Dengan usia yang relatif masih muda, Agnes Tandia, 23 tahun, berhasil
menemukan ide sekaligus memproduksi sepatu berbahan batik. Selain
memasarkan produk sepatunya di dalam negeri, Agnes juga punya jaringan
pemasaran sepatu hingga ke Malaysia. Saban sebulan, Agnes meraup omzet
lebih dari Rp 60 juta.
Jika kebanyakan kaum perempuan hanya bisa membeli sepatu buatan orang
lain, lain halnya dengan Agnes Tandia di Bandung. Ia justru lebih
banyak memakai sepatu buatannya sendiri.
Bahkan keahlian Agnes membuat sepatu itu telah menjadi ladang bisnis
yang menggiurkan baginya. Kini, Agnes mampu memproduksi hingga 500
pasang sepatu wanita per bulan dengan omzet lebih dari Rp 60 juta.
Agnes pertama kali membuat sepatu wanita pada 2008, saat ia berusia
19 tahun. Ide itu muncul saat ia melihat banyak sisa kain pembuatan
jaket berserakan di konveksinya. Maklum, sebelum memproduksi sepatu,
Agnes sudah memproduksi jaket batik.
Dari bahan batik sisa jaket itulah Agnes mendesainnya menjadi sepatu.

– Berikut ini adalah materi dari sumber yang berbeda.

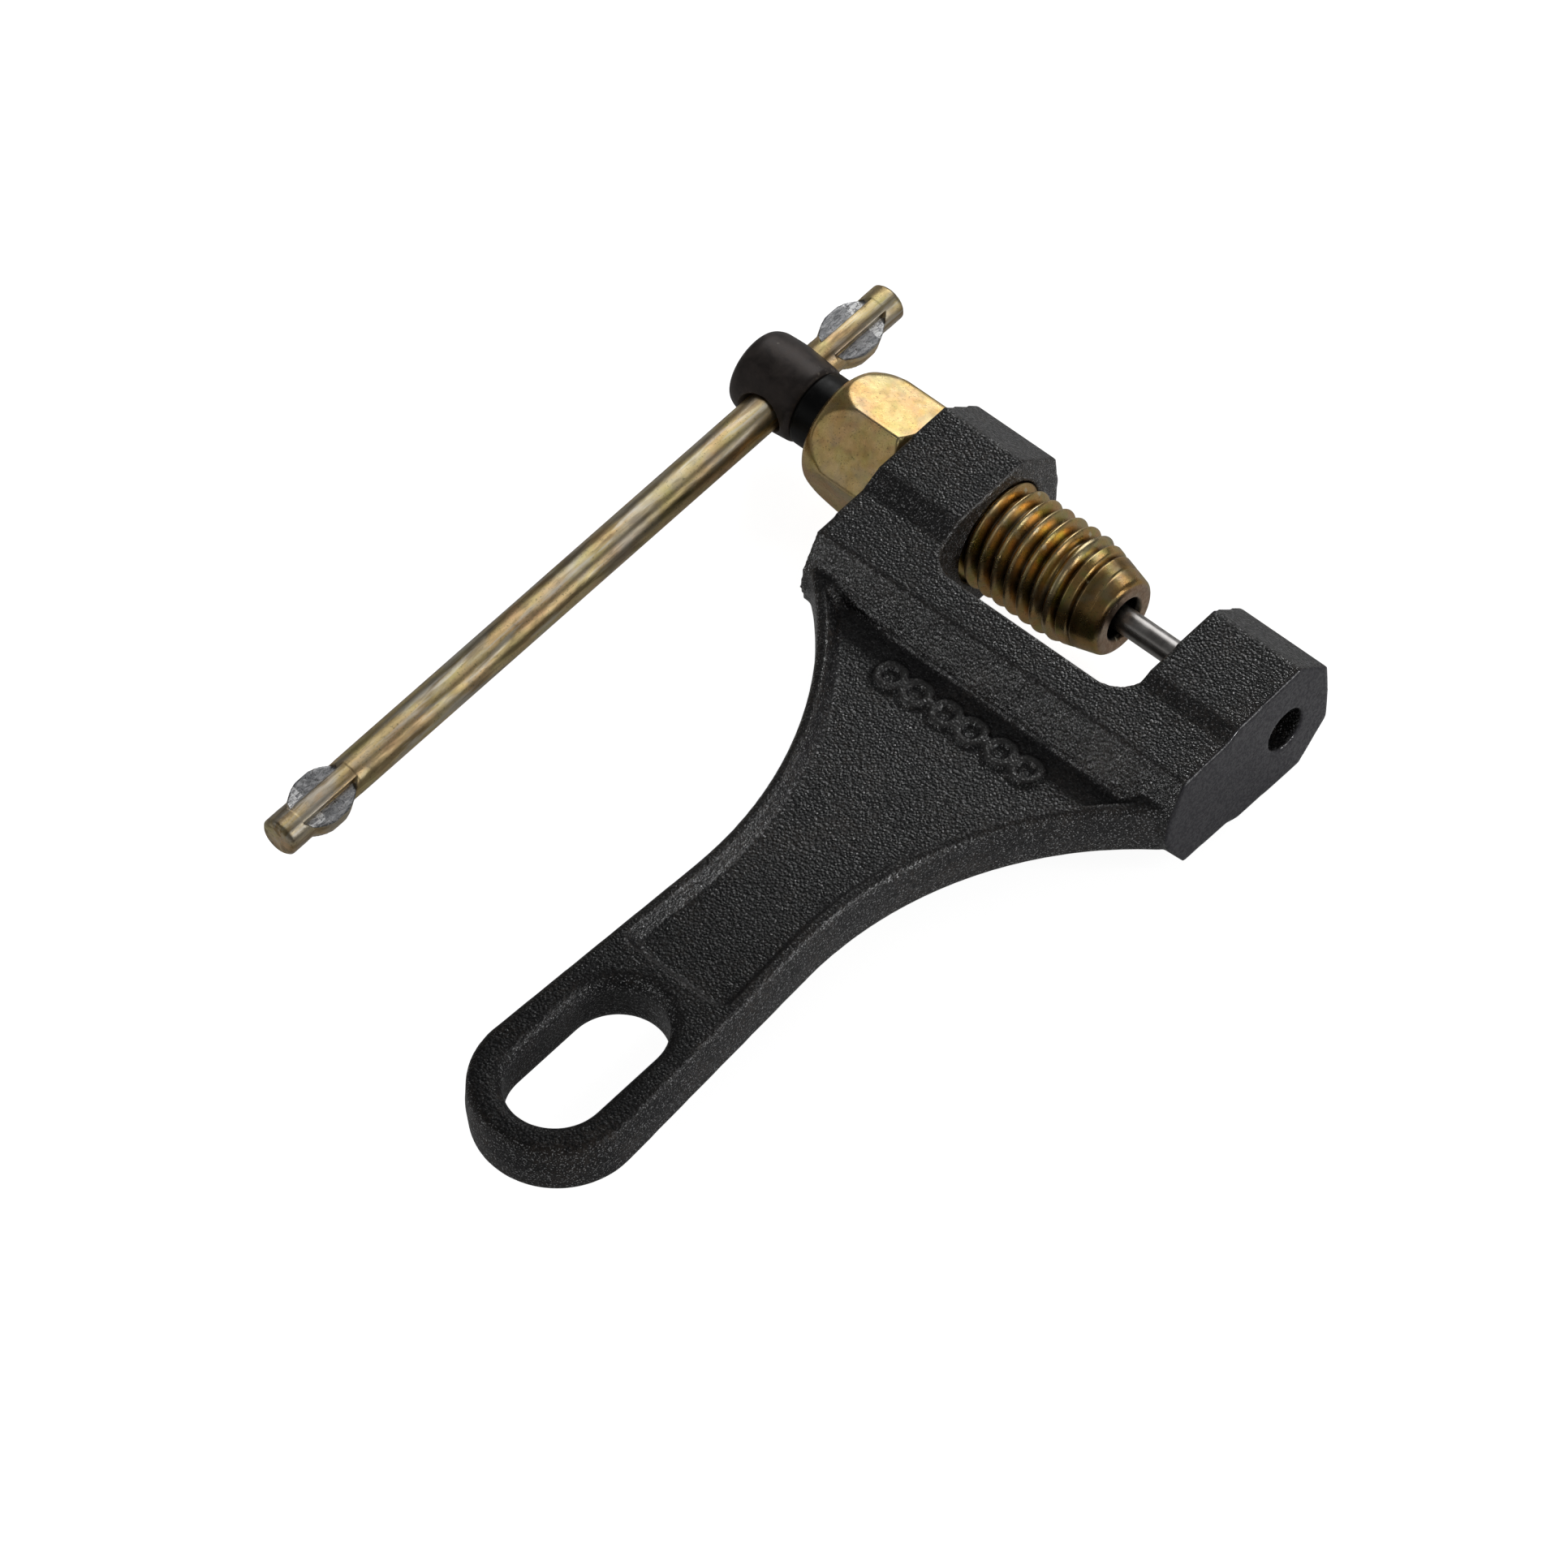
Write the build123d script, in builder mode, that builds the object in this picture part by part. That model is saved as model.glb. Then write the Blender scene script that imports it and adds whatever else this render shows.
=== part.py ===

"Sayang jika bahan batik itu terbuang percuma," terang Agnes.
Ketika itu, Agnes belum punya keinginan membuat sepatu untuk
keperluan komersial. Dia hanya ingin membuat sepatu buat dirinya
sendiri. Tapi ternyata, banyak koleganya tertarik dengan sepatu dengan
tampilan unik itu. "Bahan batik menjadi lapisan luar dari sepatu,"
terang Agnes.
Karena banyak yang berminat, Agnes memutuskan memproduksi sepatu yang
dia beri merek Kulkith itu. Bahkan, agar produknya ini terkenal, ia
membawa sepatu itu pada ajang pameran. Pada tahun 2009 itu, Agnes
mengikuti pameran kerajinan Inacraft di Jakarta Convention Center (JCC).
"Saya membawa dua lusin sepatu motif batik yang saya produksi dengan
modal Rp 2 juta," terangnya.
Dari pameran itu, hatinya makin mantap berbisnis sepatu batik
lantaran punya pasar potensial. Hampir seluruh sepatu itu habis terjual.
Agnes pun pulang dengan membawa duit sekitar Rp 8 juta. "Dari dua lusin
yang saya bawa, yang tersisa hanya lima pasang," kenang Agnes.
Dengan usia yang tergolong muda, Agnes kini sudah memiliki toko
sepatu sendiri di Bandung, Jawa Barat. Ia juga sudah memiliki agen
penjualan sendiri di Jakarta. Tak hanya itu, Agnes juga memiliki agen
pemasaran hingga ke Malaysia. Namun begitu, penjualan sepatu batiknya
masih mengandalkan pasar Jabodetabek.
Keunggulan sepatu produksi Agnes terletak pada penggunaan bahan baku.
Agnes membuat sepatu dengan memadukan kain batik dengan bahan baku
kulit. "Penggunaan bahan batik inilah ciri khas sepatu kami," terang
Agnes.
Dengan mematok harga jual Rp 130.000 sampai Rp 250.000 per pasang,
Agnes membidik segmen pasar kalangan perempuan muda yang berusia 15
tahun sampai usia 25 tahun.
Alumni Fakultas Seni Rupa dan Desain (FSRD) ITB itu mengaku sengaja
memproduksi sepatu batik untuk kaum perempuan. Sebab, dari penilaiannya,
kaum perempuan lebih peduli akan desain sepatu ketimbang kaum pria.
"Maka itu setiap bulan saya selalu merilis tiga desain baru agar tetap
bisa mengikuti tren pasar sepatu," jelas Agnes.
Demi kepuasan pelanggannya, Agnes tidak mau menjual sepatu dengan
harga mahal. Alasan dia, konsumen bakal jarang berbelanja jika harga
jual sepatu itu terlalu berat bagi kantong. "Jika harganya murah, mereka
akan sering berbelanja," terang Agnes.
Walaupun harga sepatu itu terbilang murah, tetapi Agnes tidak mau
menyepelekan masalah produksi. Ia tetap membuat sepatu dari bahan baku
batik berkualitas dan bahan kulit yang bermutu. "Pemilihan corak batik
juga penting agar cocok dibuat sepatu," kata dia.
Dalam bisnis ini, keluhan Agnes hanya satu: susahnya mencari tenaga
kerja. Sebab, bisnis ini butuh tenaga kerja yang terampil, handal, serta
kreatif. "Faktor tenaga kerja sangat penting karena sepatu kami ini
buatan tangan atau hand made," katanya.